二刷。完全不记得一刷的解法了。二刷参考https://discuss.leetcode.com/topic/29849/c-8ms-iterative-naive-but-easy-to-implement,很好理解的一个方法。
设置一个标签to_be_added,为true表明这个节点unique,需要添加到结果链表中,否则重复,需要删除。直接判断head和head->next的值是否相等,如果相等,则需要把所有等于head的节点删掉,比如说样例[1,1,1,2,3],head=1,head->next=1,相等,则把head删掉;接着,head到了第二个1,发现等于第三个1,所以把第二个1删掉;接着head走到第三个1,此时head->next->val != head-val,跳出循环,但是因为to_be_added=false,说明1这个数重复了,所以还是需要把head删掉。只有to_be_added=true才会加入到结果链表中。
最后记得把tail->next=NULL置空,并且所有该删除的节点真的要delete掉。
完整代码如下:
class Solution {
public:
ListNode* deleteDuplicates(ListNode* head)
{
if (head == NULL || head->next == NULL)
return head;
ListNode* dummy = new ListNode(0 == head->val ? 1 : 0);
ListNode *tail = dummy, *delete_node;
bool to_be_added = true;
while (head) {
while (head->next && head->val == head->next->val) {
delete_node = head;
head = head->next;
delete delete_node;
to_be_added = false;
}
if (to_be_added) {
tail->next = head;
tail = tail->next;
head = head->next;
}
else {
delete_node = head;
head = head->next;
delete delete_node;
}
to_be_added = true; // reset
}
tail->next = NULL;
delete_node = dummy;
dummy = dummy->next;
delete delete_node;
return dummy;
}
};
本代码提交AC,用时6MS。
三刷。

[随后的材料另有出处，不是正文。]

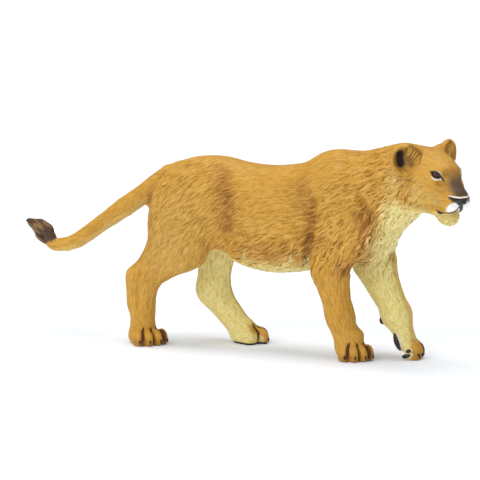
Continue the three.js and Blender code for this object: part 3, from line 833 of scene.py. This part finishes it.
def paint_masks(p, n, ragged=0.0):
    """The paint at points, with painted shade and painted contact shadow among it; ragged breaks the edges of
    the pale paint along the strands.
    """
    h = inner(HEAD, p)
    x, y, z = p.T
    hx, hy, hz = h.T
    near_head = smooth(16, 20, x)
    masks = {}

    front = smooth(-2.2, 2.2, x - curve_at(PALE_FRONT, z) + 0.9 * ragged)
    under = smooth(1.8, -1.8, z - curve_at(PALE_TOP, x) + 0.6 * ragged)
    off_arm = np.maximum(smooth(4.6, 3.2, np.abs(y)), smooth(28.5, 30.5, z))
    throat = front * under * smooth(24, 27, z) * off_arm
    low = trunk_at(x)[:, 2]
    belly = smooth(5.2, 0.6, z - low + 1.5 * ragged) * smooth(-52, -47, x) * smooth(4, 0, x)
    belly *= np.where(x > -14, smooth(5, 3.5, np.abs(y)), 1)
    belly *= np.where(x < -36, smooth(5.5, 3.5, np.abs(y)), 1)
    belly *= smooth(-2.4, -1.0, z - low) * smooth(0.3, -0.35, n[:, 2])
    to_middle = -np.sign(y) * n[:, 1]
    edge = np.where(y > 0, 0.3 * smooth(-5, 3, x), 0.8)  # the left legs' paint reaches further round
    inner_leg = smooth(edge - 0.3, edge + 0.3, to_middle) * smooth(34, 27, z)
    inner_leg *= np.maximum(smooth(0.6, 2.0, np.abs(y)), z < 22)
    facing = smooth(0.75, 0.35, n[:, 1])
    inner_leg = np.maximum(inner_leg, 0.45 * facing * (x > 0) * smooth(1.0, 2.5, y) * smooth(34, 27, z))
    toes = np.zeros(len(p))
    for name, (fr, half, length) in PAWS.items():
        ahead, aside, above = inner(fr, p).T
        reach = 0.7 if name == "fore_left" else 0.1 * length
        on_paw = smooth(*PAW_TOP, above) * smooth(length, 0.8 * length, ahead)
        tan = smooth(reach - 1.2, reach + 0.4, ahead) * smooth(1.4 * half, 1.2 * half, np.abs(aside))
        if name == "hind_left":  # its inner toe is pale, and its tan runs back over the instep
            instep = smooth(1.7, 2.7, ahead + 1.4 * (above - 4.6)) * smooth(-3, -1, ahead)
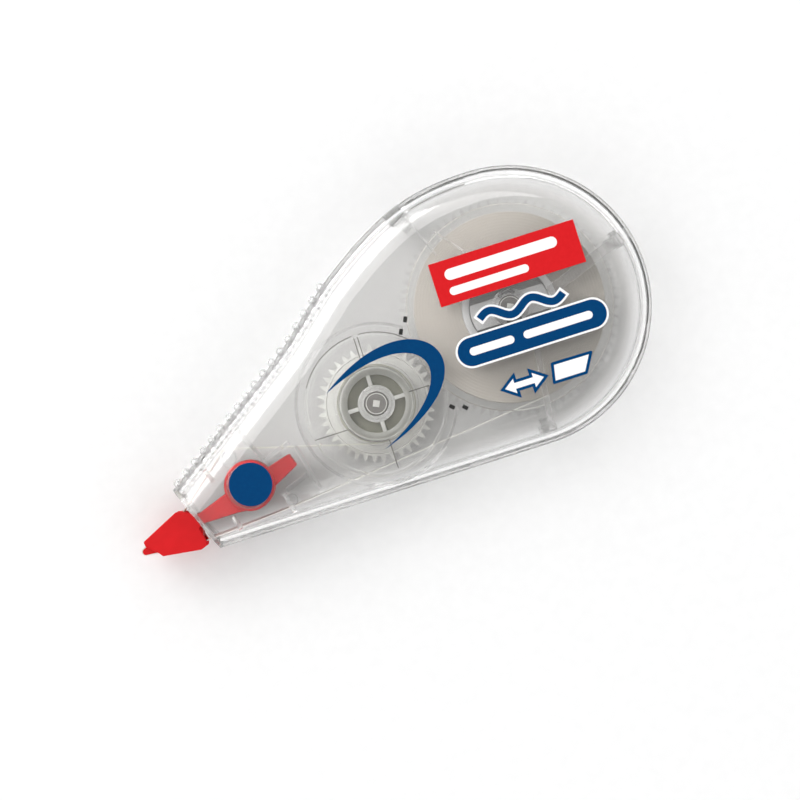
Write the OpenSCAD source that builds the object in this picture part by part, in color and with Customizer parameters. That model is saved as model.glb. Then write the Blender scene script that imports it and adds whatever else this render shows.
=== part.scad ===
// Correction tape roller, lying on its side: a clear two-shell casing round a geared pair of tape
// reels and a red rocking applicator. X runs from the applicator's edge to the rear, Y runs from the
// straight lower edge to the crown, and Z runs through the thickness. The origin is the middle of
// the resting face.

/* [Casing] */
// Radius of the round rear end, which is also half the casing's height
rear_r = 19; // [18.5:0.25:20]
// Distance from the origin to the rear arc's centre, along X
rear_x = 19; // [18.5:0.25:19.5]
// Thickness of the two closed shells
casing_t = 13; // [13:0.25:14]
// Wall thickness of both shells
wall_t = 1.2; // [1:0.1:1.4]
// Width of the rounded edge, seen from the side face
round_w = 4.6; // [4:0.1:4.7]
// Depth of the rounded edge
round_h = 3.2; // [2.8:0.1:3.3]
// Number of grip beads along the sloping flank
bead_count = 18; // [14:1:20]
// Radius of a grip bead
bead_r = 0.62; // [0.5:0.02:0.7]

/* [Reels] */
// Gear module
gear_module = 0.4; // [0.4:0.1:0.4]
// Teeth on the supply gear
supply_teeth = 72; // [72:1:72]
// Teeth on the take-up gear
takeup_teeth = 38; // [38:1:38]
// Outer radius of the wound supply tape
supply_roll_r = 12.8; // [9:0.1:12.9]
// Outer radius of the spent tape on the take-up reel
spent_roll_r = 5.3; // [5.1:0.1:7]
// Tape width
tape_w = 5; // [4.2:0.1:5]
// Thickness drawn for one run of tape
tape_t = 0.12; // [0.1:0.01:0.15]
// Radius of the axle posts
axle_r = 1.6; // [1.4:0.05:1.7]

/* [Applicator] */
// Radius of the boss that the applicator rocks on
boss_r = 3.4; // [3.2:0.05:3.5]
// Radius of the post inside the boss
boss_post_r = 2; // [1.8:0.05:2.2]
// Width of the pressing blade between the two cheeks
blade_w = 5.2; // [5.1:0.05:5.4]
// Thickness of each cheek
cheek_t = 0.6; // [0.5:0.05:0.7]

/* [Hidden] */
$fn = 64;
run_gap = 0.05;        // radial clearance of every running bore
part_z = casing_t / 2; // plane where the two shells meet
tape_z0 = part_z - tape_w / 2;
rear_c = [rear_x, 0];

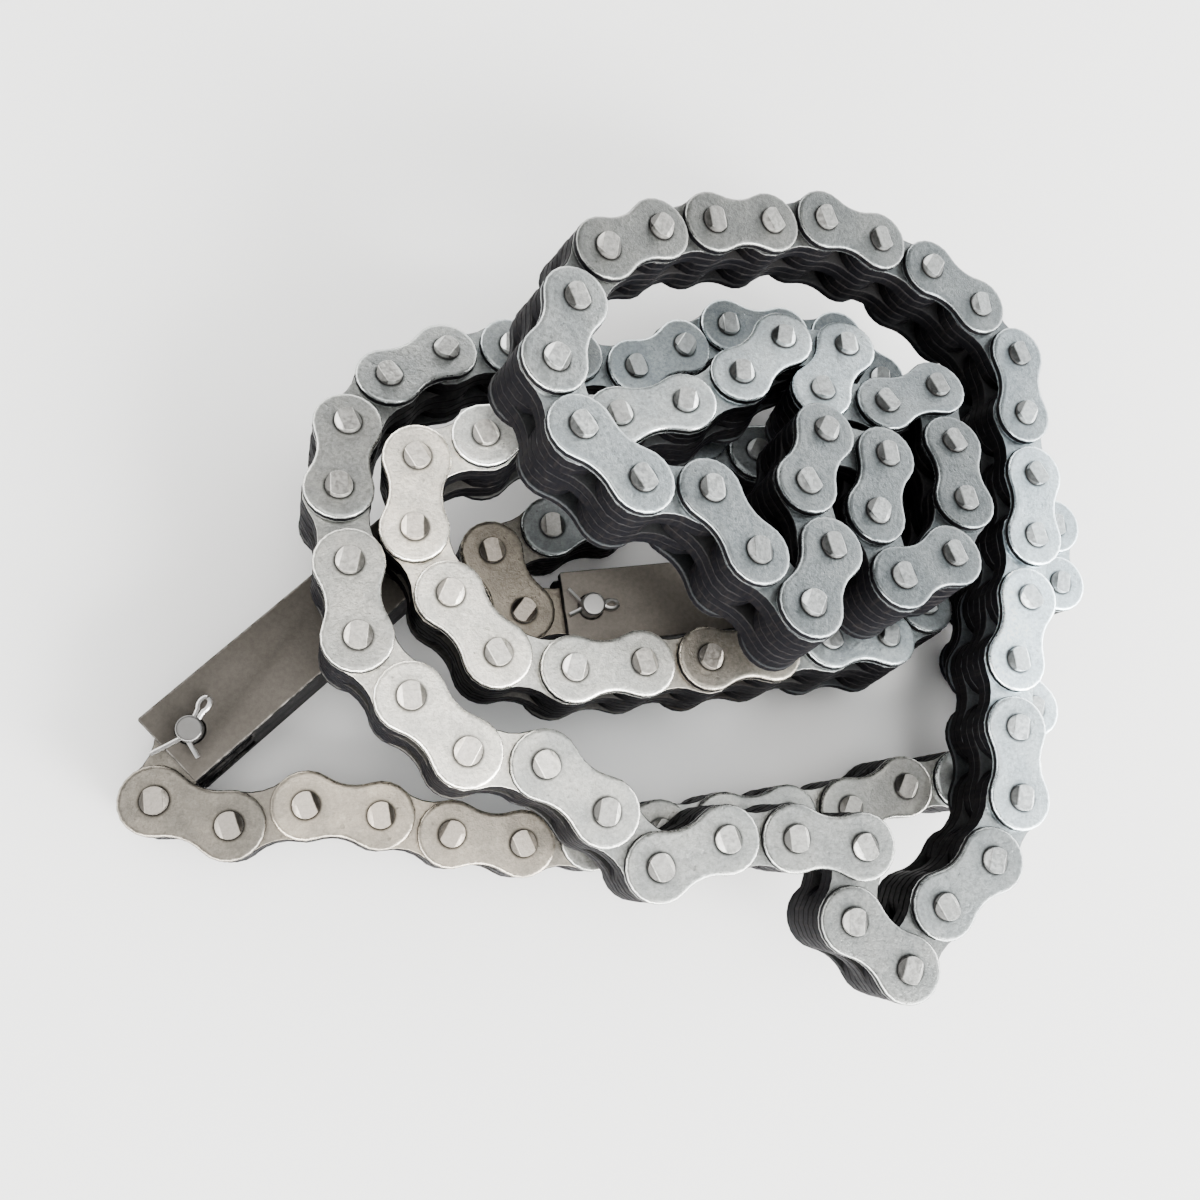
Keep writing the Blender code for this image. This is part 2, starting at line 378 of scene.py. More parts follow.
def stackTree():
    # copies a piece up a stack at every place; "Room" is an extra gap at the stack's middle
    tree = bpy.data.node_groups.new("stack_along_chain", "GeometryNodeTree")
    tree.is_modifier = True
    face = tree.interface
    face.new_socket("Places", in_out="INPUT", socket_type="NodeSocketGeometry")
    for name, kind in (("Piece", "NodeSocketObject"), ("Levels", "NodeSocketInt"),
                       ("Spacing", "NodeSocketFloat"), ("Room", "NodeSocketFloat"),
                       ("Bright Levels", "NodeSocketInt"),
                       ("Turn Lowest Over", "NodeSocketBool"), ("Play", "NodeSocketFloat"),
                       ("Yaw", "NodeSocketFloat"), ("Seed", "NodeSocketInt"),
                       ("Finish", "NodeSocketMaterial")):
        face.new_socket(name, in_out="INPUT", socket_type=kind)
    face.new_socket("Pieces", in_out="OUTPUT", socket_type="NodeSocketGeometry")
    bench = Bench(tree)
    source = tree.nodes.new("NodeGroupInput")
    given = {socket.name: Wire(tree, socket) for socket in source.outputs if socket.name}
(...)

简洁版代码,新建一个链表,把原链表中没有重复值的节点接到新链表中,代码如下:
class Solution {
public:
ListNode* deleteDuplicates(ListNode* head) {
if (head == NULL || head->next == NULL)return head;
ListNode *new_head = new ListNode(0);
ListNode *l0=new_head, *l1 = head, *l2 = head->next;
while (l2) {
l2 = l1->next;
int count = 0;
while (l2 != NULL && l2->val == l1->val) {
l2 = l2->next;
++count;
}
if (count == 0) {
l0->next = l1;
l0 = l0->next;
}
l1 = l2;
}
l0->next = NULL;
return new_head->next;
}
};
本代码提交AC,用时12MS。